* _Excerpted data_:
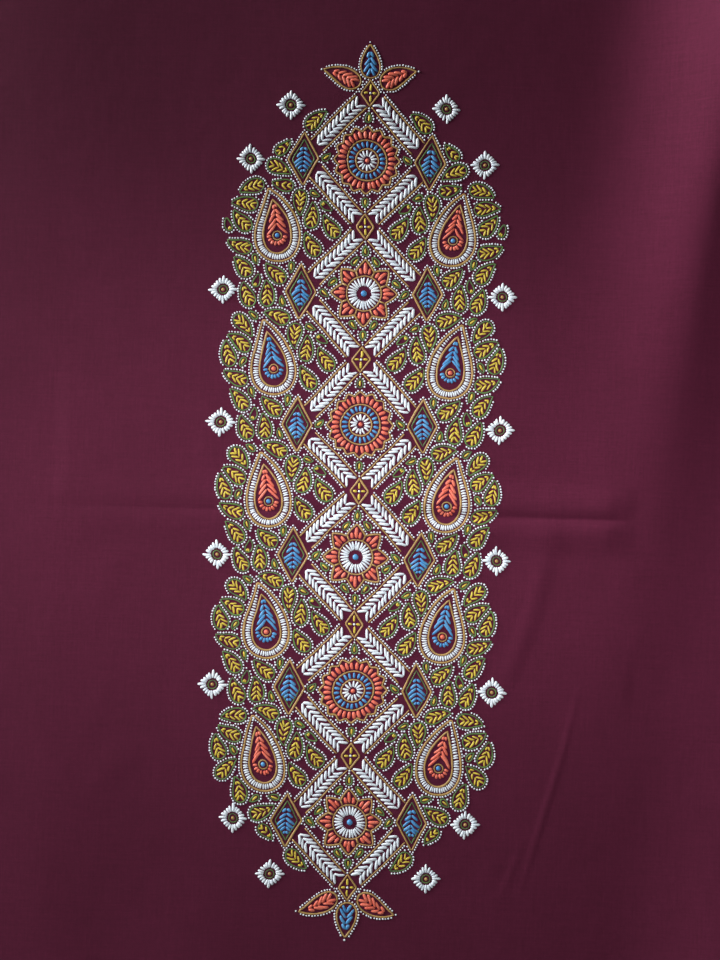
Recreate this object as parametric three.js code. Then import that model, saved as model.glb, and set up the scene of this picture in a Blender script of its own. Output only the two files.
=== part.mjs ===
// A cut length of plain-woven maroon cotton, painted in the rogan way, that lies face up on a flat surface.
// It is one sheet of cloth with cut ends and woven side edges. Its far right corner stands up in one long
// soft fold that runs out past the middle, a press crease crosses it, and low swells ease its edges. The
// rest lies flat.
// Millimetres, +X along the weft, +Y along the warp, +Z up. The origin is under the middle of the cloth,
// on the surface that it lies on.

import * as THREE from "three";

const CLOTH = { width: 560, length: 740, thick: 1 };

// How far the cut falls inside the nominal rectangle at its worst, and how often it wanders.
const CUT = { side: 0.8, end: 1.6, sideWaves: 2, endWaves: 3 };

// Each swell has a crest that curves from one point, past a bend, to another, and is rounded over a little
// way. It slopes down to nothing over its left and right reach, the more steeply near the crest, the higher
// its power. Its reaches, height and rounding are given at either end of the crest, and its height fades
// from the first to the other. A point beyond the cloth's edge lets a swell run out over that edge.
const SWELLS = [
  { name: "long fold", from: [267, 395], bend: [229, 150], to: [190, -95],
    left: [108, 104], right: [104, 68], high: [64, 1.6], fade: 2, round: [10, 42], power: 3 },
  { name: "far left", from: [-245, 395], bend: [-240, 300], to: [-205, 130],
    left: [170, 130], right: [200, 150], high: [6.5, 0], fade: 1, round: [90, 90], power: 2 },
  { name: "near left", from: [-206, -40], bend: [-200, -200], to: [-206, -395],
    left: [80, 80], right: [160, 160], high: [1.2, 1.6], fade: 1, round: [24, 24], power: 2 },
  { name: "near lower", from: [132, -36], bend: [122, -92], to: [105, -140],
    left: [30, 30], right: [24, 24], high: [1, 0], fade: 1, round: [9, 9], power: 2 },
  { name: "far lower", from: [190, -60], bend: [176, -130], to: [150, -230],
    left: [40, 34], right: [30, 28], high: [0.6, 0], fade: 1, round: [9, 9], power: 2 },
  { name: "near end", from: [-118, -395], bend: [-112, -340], to: [-96, -240],
    left: [110, 80], right: [130, 90], high: [3, 0], fade: 1, round: [50, 50], power: 2 },
  { name: "right edge", from: [274, -70], bend: [270, -250], to: [266, -395],
    left: [60, 95], right: [24, 24], high: [0, 15], fade: 1, round: [12, 12], power: 2 },
];

// The crease that folding in half has pressed: a sharp trough between two soft shoulders.
const CREASE = { from: [-235, -23], to: [192, -23], reach: 28, highFrom: 0, highTo: 2.7, fadeOut: 20 };

// How far each corner lifts, and how far in from the corner that lift begins.
const CORNERS = [
  { name: "far left", x: -1, y: 1, reach: 95, high: 5 },
  { name: "near left", x: -1, y: -1, reach: 80, high: 4 },
  { name: "near right", x: 1, y: -1, reach: 110, high: 7 },
];

// Grid lines lie closest together where the cloth bends most.
const COLUMNS = [
  { from: -280, to: -200, step: 13 },
  { from: -200, to: 120, step: 20 },
  { from: 120, to: 280, step: 10 },
];
const ROWS = [
  { from: -370, to: -52, step: 16 },
  { from: -52, to: 6, step: 4.8 },
  { from: 6, to: 370, step: 16 },
];

const COLOUR = 0x54223a;
const CREST_STEPS = 60;

function clamp01(t) {
  return Math.min(1, Math.max(0, t));
}

// 1 at the rounded crest, and 0 at the full reach.
function swellSlope(away, reach, round, power) {
  const share = (Math.hypot(away, round) - round) / (Math.hypot(reach, round) - round);
  return share >= 1 ? 0 : (1 - share) ** power;
}

// 0 in the crease, 1 at a third of the reach, and 0 again at the full reach.
function creaseSlope(share) {
  return share >= 1 ? 0 : 6.75 * share * (1 - share) ** 2;
}

function pointOnCrest(swell, t) {
  const [a, b, c] = [(1 - t) ** 2, 2 * t * (1 - t), t * t];
  return [0, 1].map((k) => a * swell.from[k] + b * swell.bend[k] + c * swell.to[k]);
}

function crestOf(swell) {
  return Array.from({ length: CREST_STEPS + 1 }, (_, i) => pointOnCrest(swell, i / CREST_STEPS));
}

// Where on a crest a point is nearest: how far away it is, how far along the crest, and on which side.
function nearestOnCrest(crest, x, y) {
  let best = { away: Infinity };
  for (let i = 0; i < CREST_STEPS; i++) {
    const [[ax, ay], [bx, by]] = [crest[i], crest[i + 1]];
    const [stepX, stepY] = [bx - ax, by - ay];
    const t = clamp01(((x - ax) * stepX + (y - ay) * stepY) / (stepX ** 2 + stepY ** 2));
    const nearX = ax + t * stepX;
    const away = Math.hypot(x - nearX, y - (ay + t * stepY));
    if (away < best.away) best = { away, along: (i + t) / CREST_STEPS, onLeft: x < nearX };
  }
  return best;
}

function swellLift(swell, crest, x, y) {
  const { away, along, onLeft } = nearestOnCrest(crest, x, y);
  const reach = THREE.MathUtils.lerp(...(onLeft ? swell.left : swell.right), along);
  const round = THREE.MathUtils.lerp(...swell.round, along);
  const high = THREE.MathUtils.lerp(...swell.high, 1 - (1 - along) ** swell.fade);
  return high * swellSlope(away, reach, round, swell.power);
}

function creaseLift(x, y) {
  const [fx, fy] = CREASE.from;
  const [tx, ty] = CREASE.to;
  const t = (x - fx) / (tx - fx);
  const away = Math.abs(y - THREE.MathUtils.lerp(fy, ty, t));
  const high = THREE.MathUtils.lerp(CREASE.highFrom, CREASE.highTo, clamp01(t));
  return high * clamp01((tx - x) / CREASE.fadeOut) * creaseSlope(away / CREASE.reach);
}

function cornerLift(corner, x, y) {
  const away = Math.hypot((corner.x * CLOTH.width) / 2 - x, (corner.y * CLOTH.length) / 2 - y);
  return corner.high * clamp01(1 - away / corner.reach) ** 2;
}

const crests = SWELLS.map(crestOf);

// How high the cloth's underside is above the surface at a point of its plan. The root of their squares' sum
// lets lifts that meet run into each other softly.
function liftAt(x, y) {
  const swells = SWELLS.map((swell, i) => swellLift(swell, crests[i], x, y));
  const corners = CORNERS.map((corner) => cornerLift(corner, x, y));
  return Math.hypot(...swells, ...corners) + creaseLift(x, y);
}

// Where the cut edge draws a point of the nominal rectangle to.
function cutPlace(x, y) {
  const u = (2 * x) / CLOTH.width;
  const v = (2 * y) / CLOTH.length;
  const side = CUT.side * (0.5 - 0.5 * Math.cos(Math.PI * CUT.sideWaves * v));
  const end = CUT.end * (0.5 - 0.5 * Math.cos(Math.PI * CUT.endWaves * u));
  return [x - u * side, y - v * end];
}

function gridLines(stretches) {
  const lines = [stretches[0].from];
  for (const { from, to, step } of stretches) {
    const count = Math.round((to - from) / step);
    for (let i = 1; i <= count; i++) lines.push(from + ((to - from) * i) / count);
  }
  return lines;
}

// One closed sheet: an upper and a lower skin over the same grid, joined by a rim along the four edges.
function sheetGeometry(xs, ys, thick) {
  const positions = [];
  for (const skin of [0, thick])
    for (const y of ys) for (const x of xs) positions.push(...cutPlace(x, y), liftAt(x, y) + skin);

  const [across, along] = [xs.length, ys.length];
  const skinSize = across * along;
  const lower = (i, j) => j * across + i;
  const index = [];
  const quad = (a, b, c, d) => index.push(a, b, c, a, c, d);

  for (let j = 0; j + 1 < along; j++)
    for (let i = 0; i + 1 < across; i++) {
      const corners = [lower(i, j), lower(i + 1, j), lower(i + 1, j + 1), lower(i, j + 1)];
      quad(...corners.map((corner) => corner + skinSize));
      quad(...corners.reverse());
    }

  const rim = [];
  for (let i = 0; i < across; i++) rim.push(lower(i, 0));
  for (let j = 1; j < along; j++) rim.push(lower(across - 1, j));
  for (let i = across - 2; i >= 0; i--) rim.push(lower(i, along - 1));
  for (let j = along - 2; j > 0; j--) rim.push(lower(0, j));
  rim.forEach((here, k) => {
    const next = rim[(k + 1) % rim.length];
    quad(here, next, next + skinSize, here + skinSize);
  });

  const geometry = new THREE.BufferGeometry();
  geometry.setAttribute("position", new THREE.Float32BufferAttribute(positions, 3));
  geometry.setIndex(index);
  geometry.computeVertexNormals();
  return geometry;
}

function paintedCloth() {
  const geometry = sheetGeometry(gridLines(COLUMNS), gridLines(ROWS), CLOTH.thick);
  const material = new THREE.MeshStandardMaterial({ color: COLOUR, roughness: 0.85, metalness: 0 });
  const cloth = new THREE.Mesh(geometry, material);
  cloth.name = "painted_cloth";
  return cloth;
}

const part = new THREE.Group();
part.add(paintedCloth());

export default part;
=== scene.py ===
"""The looks of a rogan painted cloth: maroon cotton lying in its folds, painted with raised oil paste.

Sizes and places are in millimetres, +X along the weft and +Y along the warp, and meshes are made in metres.
The ornament is a generic one of stars, drops and a lattice. It is worked out on the right half of the
painted panel, and each stroke is laid again on the left.
"""

import math

import bpy
import numpy as np
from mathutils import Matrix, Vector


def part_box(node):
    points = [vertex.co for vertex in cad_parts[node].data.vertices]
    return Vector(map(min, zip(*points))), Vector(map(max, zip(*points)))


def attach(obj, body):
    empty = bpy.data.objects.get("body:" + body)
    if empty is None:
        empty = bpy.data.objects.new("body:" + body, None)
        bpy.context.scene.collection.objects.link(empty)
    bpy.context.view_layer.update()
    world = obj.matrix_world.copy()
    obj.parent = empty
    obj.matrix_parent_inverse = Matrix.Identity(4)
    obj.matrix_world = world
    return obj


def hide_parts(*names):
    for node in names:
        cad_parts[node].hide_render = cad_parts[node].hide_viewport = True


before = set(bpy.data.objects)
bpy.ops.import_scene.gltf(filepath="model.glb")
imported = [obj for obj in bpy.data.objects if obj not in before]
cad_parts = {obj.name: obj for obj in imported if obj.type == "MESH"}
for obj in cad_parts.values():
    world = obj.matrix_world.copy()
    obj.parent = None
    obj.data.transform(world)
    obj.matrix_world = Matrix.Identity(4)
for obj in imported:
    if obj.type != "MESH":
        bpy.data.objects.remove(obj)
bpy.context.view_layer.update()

MM = 0.001
CLOTH_NODE = "painted_cloth"
node_low, node_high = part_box(CLOTH_NODE)
CLOTH_WIDTH = round((node_high.x - node_low.x) / MM)
CLOTH_LENGTH = round((node_high.y - node_low.y) / MM)
CLOTH_THICK = 1.0
FACE_HEIGHT = CLOTH_THICK * MM
hand = np.random.default_rng(7)


# ---------------------------------------------------------------- camera

VIEW_HEIGHT = 0.667  # metres of cloth from the top of the view to its bottom
LENS, SENSOR = 50.0, 36.0
ROLL_DEG = 1.6


def add_camera():
    lens = bpy.data.cameras.new("camera")
    lens.lens, lens.sensor_width = LENS, SENSOR
    camera = bpy.data.objects.new("camera", lens)
    camera.location = (0, 0, FACE_HEIGHT + VIEW_HEIGHT * LENS / SENSOR)
    camera.rotation_euler = (0, 0, math.radians(ROLL_DEG))
    bpy.context.scene.collection.objects.link(camera)
    bpy.context.scene.camera = camera


add_camera()


# ---------------------------------------------------------------- the lie of the cloth

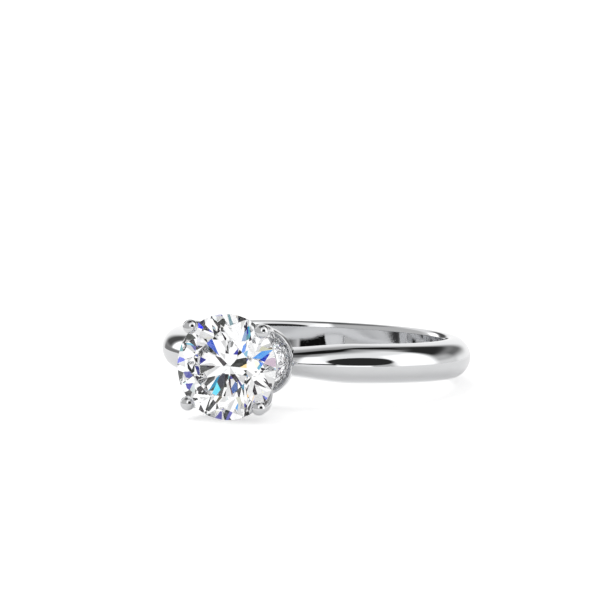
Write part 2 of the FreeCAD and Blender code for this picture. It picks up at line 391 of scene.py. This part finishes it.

* _The request_: Your task is to quote, without any alteration, the lines running from the top of the records to the line that holds "2, endWaves: 3", both included.

* _Response to the exercise_:
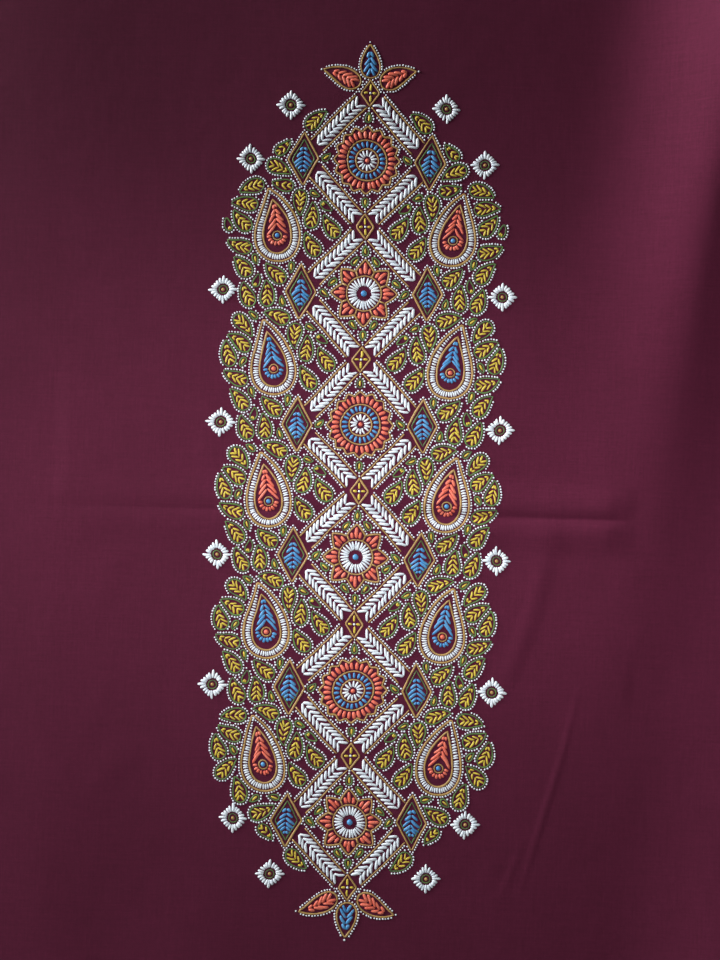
Recreate this object as parametric three.js code. Then import that model, saved as model.glb, and set up the scene of this picture in a Blender script of its own. Output only the two files.
=== part.mjs ===
// A cut length of plain-woven maroon cotton, painted in the rogan way, that lies face up on a flat surface.
// It is one sheet of cloth with cut ends and woven side edges. Its far right corner stands up in one long
// soft fold that runs out past the middle, a press crease crosses it, and low swells ease its edges. The
// rest lies flat.
// Millimetres, +X along the weft, +Y along the warp, +Z up. The origin is under the middle of the cloth,
// on the surface that it lies on.

import * as THREE from "three";

const CLOTH = { width: 560, length: 740, thick: 1 };

// How far the cut falls inside the nominal rectangle at its worst, and how often it wanders.
const CUT = { side: 0.8, end: 1.6, sideWaves: 2, endWaves: 3 };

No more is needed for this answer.